→ **Information shown**:

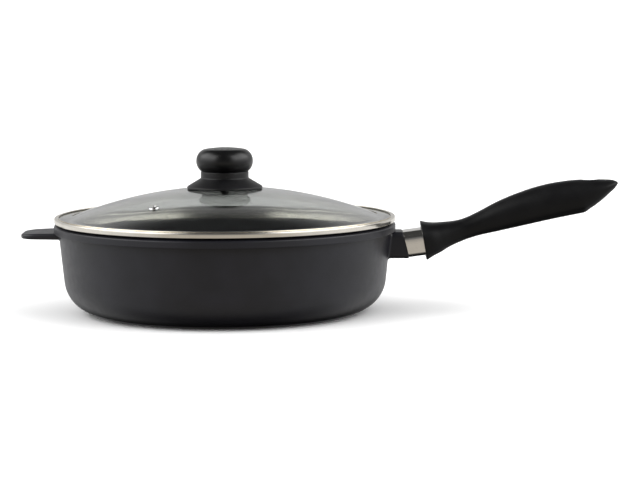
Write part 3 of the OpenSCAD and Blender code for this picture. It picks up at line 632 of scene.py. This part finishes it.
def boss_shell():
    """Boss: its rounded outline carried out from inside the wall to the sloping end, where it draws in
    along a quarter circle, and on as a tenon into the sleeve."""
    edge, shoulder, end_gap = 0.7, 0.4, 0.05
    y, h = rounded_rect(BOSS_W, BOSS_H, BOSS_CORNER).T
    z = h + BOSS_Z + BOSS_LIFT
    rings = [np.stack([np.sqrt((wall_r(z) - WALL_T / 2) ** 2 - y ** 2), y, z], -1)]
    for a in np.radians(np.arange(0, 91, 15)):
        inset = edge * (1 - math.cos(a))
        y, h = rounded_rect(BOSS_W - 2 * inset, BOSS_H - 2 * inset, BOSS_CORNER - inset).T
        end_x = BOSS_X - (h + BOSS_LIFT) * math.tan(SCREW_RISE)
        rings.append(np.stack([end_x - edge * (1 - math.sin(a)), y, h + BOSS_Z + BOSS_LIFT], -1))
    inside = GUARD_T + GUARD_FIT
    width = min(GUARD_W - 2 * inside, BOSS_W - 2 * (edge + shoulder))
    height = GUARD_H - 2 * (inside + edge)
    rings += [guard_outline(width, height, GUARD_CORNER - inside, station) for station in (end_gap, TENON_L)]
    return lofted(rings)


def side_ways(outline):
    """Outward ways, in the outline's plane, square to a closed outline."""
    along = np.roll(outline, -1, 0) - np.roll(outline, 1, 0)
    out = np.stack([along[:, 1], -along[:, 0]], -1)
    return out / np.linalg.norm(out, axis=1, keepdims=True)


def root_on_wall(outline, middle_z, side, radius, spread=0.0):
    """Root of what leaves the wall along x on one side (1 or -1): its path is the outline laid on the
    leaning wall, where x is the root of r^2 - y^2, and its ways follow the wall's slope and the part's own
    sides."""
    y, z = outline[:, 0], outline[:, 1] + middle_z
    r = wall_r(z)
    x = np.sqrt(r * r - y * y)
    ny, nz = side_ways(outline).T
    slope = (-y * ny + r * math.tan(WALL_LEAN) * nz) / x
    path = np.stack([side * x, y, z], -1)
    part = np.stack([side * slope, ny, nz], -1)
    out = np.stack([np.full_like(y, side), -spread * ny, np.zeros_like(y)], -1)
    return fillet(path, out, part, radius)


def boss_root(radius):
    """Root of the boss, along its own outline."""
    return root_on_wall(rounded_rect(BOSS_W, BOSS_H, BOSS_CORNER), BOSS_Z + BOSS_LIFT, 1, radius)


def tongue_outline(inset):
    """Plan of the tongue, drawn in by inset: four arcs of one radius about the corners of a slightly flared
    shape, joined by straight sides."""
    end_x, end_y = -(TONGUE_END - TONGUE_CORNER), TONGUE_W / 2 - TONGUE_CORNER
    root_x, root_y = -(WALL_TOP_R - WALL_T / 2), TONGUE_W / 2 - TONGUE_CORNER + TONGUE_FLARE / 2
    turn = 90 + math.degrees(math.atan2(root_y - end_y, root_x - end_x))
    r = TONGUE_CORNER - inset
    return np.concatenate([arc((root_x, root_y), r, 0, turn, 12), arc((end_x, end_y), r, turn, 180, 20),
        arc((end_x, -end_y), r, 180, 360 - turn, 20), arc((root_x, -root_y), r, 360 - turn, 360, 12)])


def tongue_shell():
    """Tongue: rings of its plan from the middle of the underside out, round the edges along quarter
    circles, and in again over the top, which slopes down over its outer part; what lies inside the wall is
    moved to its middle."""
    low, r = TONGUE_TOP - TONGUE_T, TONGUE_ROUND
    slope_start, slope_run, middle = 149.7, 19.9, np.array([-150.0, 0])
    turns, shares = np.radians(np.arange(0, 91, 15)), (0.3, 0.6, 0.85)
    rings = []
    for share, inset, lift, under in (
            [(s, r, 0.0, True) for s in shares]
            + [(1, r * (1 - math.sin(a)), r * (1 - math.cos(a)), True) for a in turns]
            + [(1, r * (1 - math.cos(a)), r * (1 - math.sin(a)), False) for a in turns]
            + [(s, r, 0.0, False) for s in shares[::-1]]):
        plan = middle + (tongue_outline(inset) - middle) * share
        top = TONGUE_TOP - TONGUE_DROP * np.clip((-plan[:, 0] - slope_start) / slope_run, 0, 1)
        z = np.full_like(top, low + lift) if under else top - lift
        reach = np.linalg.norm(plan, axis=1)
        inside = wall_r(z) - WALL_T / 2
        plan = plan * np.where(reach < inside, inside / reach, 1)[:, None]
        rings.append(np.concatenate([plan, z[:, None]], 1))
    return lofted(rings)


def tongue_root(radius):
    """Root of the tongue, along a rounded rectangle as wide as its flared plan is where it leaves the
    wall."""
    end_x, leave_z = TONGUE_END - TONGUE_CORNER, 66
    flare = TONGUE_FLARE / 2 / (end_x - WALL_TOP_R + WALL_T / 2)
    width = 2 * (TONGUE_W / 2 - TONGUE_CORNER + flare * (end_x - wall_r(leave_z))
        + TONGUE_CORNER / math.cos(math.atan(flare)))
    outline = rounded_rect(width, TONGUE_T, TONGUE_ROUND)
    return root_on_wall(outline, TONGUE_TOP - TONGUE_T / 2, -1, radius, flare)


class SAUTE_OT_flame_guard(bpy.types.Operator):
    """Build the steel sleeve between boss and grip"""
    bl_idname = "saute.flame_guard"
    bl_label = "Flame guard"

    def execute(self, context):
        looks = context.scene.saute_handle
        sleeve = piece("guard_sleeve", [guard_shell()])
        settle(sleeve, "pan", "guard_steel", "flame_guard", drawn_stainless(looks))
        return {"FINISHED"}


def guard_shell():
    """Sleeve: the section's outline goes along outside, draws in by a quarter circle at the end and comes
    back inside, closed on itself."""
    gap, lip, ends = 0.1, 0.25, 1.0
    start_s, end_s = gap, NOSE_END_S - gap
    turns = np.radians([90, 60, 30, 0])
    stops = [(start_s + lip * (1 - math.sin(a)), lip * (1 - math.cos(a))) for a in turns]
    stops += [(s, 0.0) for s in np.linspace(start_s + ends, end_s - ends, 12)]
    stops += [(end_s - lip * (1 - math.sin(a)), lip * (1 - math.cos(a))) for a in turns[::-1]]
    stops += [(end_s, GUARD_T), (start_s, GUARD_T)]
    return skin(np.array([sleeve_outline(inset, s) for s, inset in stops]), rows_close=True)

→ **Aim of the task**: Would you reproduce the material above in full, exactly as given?

→ **Solution for this task**:
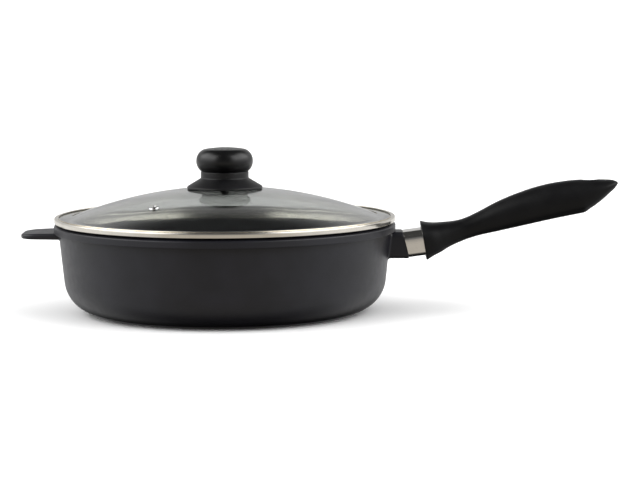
Write part 3 of the OpenSCAD and Blender code for this picture. It picks up at line 632 of scene.py. This part finishes it.
def boss_shell():
    """Boss: its rounded outline carried out from inside the wall to the sloping end, where it draws in
    along a quarter circle, and on as a tenon into the sleeve."""
    edge, shoulder, end_gap = 0.7, 0.4, 0.05
    y, h = rounded_rect(BOSS_W, BOSS_H, BOSS_CORNER).T
    z = h + BOSS_Z + BOSS_LIFT
    rings = [np.stack([np.sqrt((wall_r(z) - WALL_T / 2) ** 2 - y ** 2), y, z], -1)]
    for a in np.radians(np.arange(0, 91, 15)):
        inset = edge * (1 - math.cos(a))
        y, h = rounded_rect(BOSS_W - 2 * inset, BOSS_H - 2 * inset, BOSS_CORNER - inset).T
        end_x = BOSS_X - (h + BOSS_LIFT) * math.tan(SCREW_RISE)
        rings.append(np.stack([end_x - edge * (1 - math.sin(a)), y, h + BOSS_Z + BOSS_LIFT], -1))
    inside = GUARD_T + GUARD_FIT
    width = min(GUARD_W - 2 * inside, BOSS_W - 2 * (edge + shoulder))
    height = GUARD_H - 2 * (inside + edge)
    rings += [guard_outline(width, height, GUARD_CORNER - inside, station) for station in (end_gap, TENON_L)]
    return lofted(rings)


def side_ways(outline):
    """Outward ways, in the outline's plane, square to a closed outline."""
    along = np.roll(outline, -1, 0) - np.roll(outline, 1, 0)
    out = np.stack([along[:, 1], -along[:, 0]], -1)
    return out / np.linalg.norm(out, axis=1, keepdims=True)


def root_on_wall(outline, middle_z, side, radius, spread=0.0):
    """Root of what leaves the wall along x on one side (1 or -1): its path is the outline laid on the
    leaning wall, where x is the root of r^2 - y^2, and its ways follow the wall's slope and the part's own
    sides."""
    y, z = outline[:, 0], outline[:, 1] + middle_z
    r = wall_r(z)
    x = np.sqrt(r * r - y * y)
    ny, nz = side_ways(outline).T
    slope = (-y * ny + r * math.tan(WALL_LEAN) * nz) / x
    path = np.stack([side * x, y, z], -1)
    part = np.stack([side * slope, ny, nz], -1)
    out = np.stack([np.full_like(y, side), -spread * ny, np.zeros_like(y)], -1)
    return fillet(path, out, part, radius)


def boss_root(radius):
    """Root of the boss, along its own outline."""
    return root_on_wall(rounded_rect(BOSS_W, BOSS_H, BOSS_CORNER), BOSS_Z + BOSS_LIFT, 1, radius)


def tongue_outline(inset):
    """Plan of the tongue, drawn in by inset: four arcs of one radius about the corners of a slightly flared
    shape, joined by straight sides."""
    end_x, end_y = -(TONGUE_END - TONGUE_CORNER), TONGUE_W / 2 - TONGUE_CORNER
    root_x, root_y = -(WALL_TOP_R - WALL_T / 2), TONGUE_W / 2 - TONGUE_CORNER + TONGUE_FLARE / 2
    turn = 90 + math.degrees(math.atan2(root_y - end_y, root_x - end_x))
    r = TONGUE_CORNER - inset
    return np.concatenate([arc((root_x, root_y), r, 0, turn, 12), arc((end_x, end_y), r, turn, 180, 20),
        arc((end_x, -end_y), r, 180, 360 - turn, 20), arc((root_x, -root_y), r, 360 - turn, 360, 12)])


def tongue_shell():
    """Tongue: rings of its plan from the middle of the underside out, round the edges along quarter
    circles, and in again over the top, which slopes down over its outer part; what lies inside the wall is
    moved to its middle."""
    low, r = TONGUE_TOP - TONGUE_T, TONGUE_ROUND
    slope_start, slope_run, middle = 149.7, 19.9, np.array([-150.0, 0])
    turns, shares = np.radians(np.arange(0, 91, 15)), (0.3, 0.6, 0.85)
    rings = []
    for share, inset, lift, under in (
            [(s, r, 0.0, True) for s in shares]
            + [(1, r * (1 - math.sin(a)), r * (1 - math.cos(a)), True) for a in turns]
            + [(1, r * (1 - math.cos(a)), r * (1 - math.sin(a)), False) for a in turns]
            + [(s, r, 0.0, False) for s in shares[::-1]]):
        plan = middle + (tongue_outline(inset) - middle) * share
        top = TONGUE_TOP - TONGUE_DROP * np.clip((-plan[:, 0] - slope_start) / slope_run, 0, 1)
        z = np.full_like(top, low + lift) if under else top - lift
        reach = np.linalg.norm(plan, axis=1)
        inside = wall_r(z) - WALL_T / 2
        plan = plan * np.where(reach < inside, inside / reach, 1)[:, None]
        rings.append(np.concatenate([plan, z[:, None]], 1))
    return lofted(rings)


def tongue_root(radius):
    """Root of the tongue, along a rounded rectangle as wide as its flared plan is where it leaves the
    wall."""
    end_x, leave_z = TONGUE_END - TONGUE_CORNER, 66
    flare = TONGUE_FLARE / 2 / (end_x - WALL_TOP_R + WALL_T / 2)
    width = 2 * (TONGUE_W / 2 - TONGUE_CORNER + flare * (end_x - wall_r(leave_z))
        + TONGUE_CORNER / math.cos(math.atan(flare)))
    outline = rounded_rect(width, TONGUE_T, TONGUE_ROUND)
    return root_on_wall(outline, TONGUE_TOP - TONGUE_T / 2, -1, radius, flare)


class SAUTE_OT_flame_guard(bpy.types.Operator):
    """Build the steel sleeve between boss and grip"""
    bl_idname = "saute.flame_guard"
    bl_label = "Flame guard"

    def execute(self, context):
        looks = context.scene.saute_handle
        sleeve = piece("guard_sleeve", [guard_shell()])
        settle(sleeve, "pan", "guard_steel", "flame_guard", drawn_stainless(looks))
        return {"FINISHED"}


def guard_shell():
    """Sleeve: the section's outline goes along outside, draws in by a quarter circle at the end and comes
    back inside, closed on itself."""
    gap, lip, ends = 0.1, 0.25, 1.0
    start_s, end_s = gap, NOSE_END_S - gap
    turns = np.radians([90, 60, 30, 0])
    stops = [(start_s + lip * (1 - math.sin(a)), lip * (1 - math.cos(a))) for a in turns]
    stops += [(s, 0.0) for s in np.linspace(start_s + ends, end_s - ends, 12)]
    stops += [(end_s - lip * (1 - math.sin(a)), lip * (1 - math.cos(a))) for a in turns[::-1]]
    stops += [(end_s, GUARD_T), (start_s, GUARD_T)]
    return skin(np.array([sleeve_outline(inset, s) for s, inset in stops]), rows_close=True)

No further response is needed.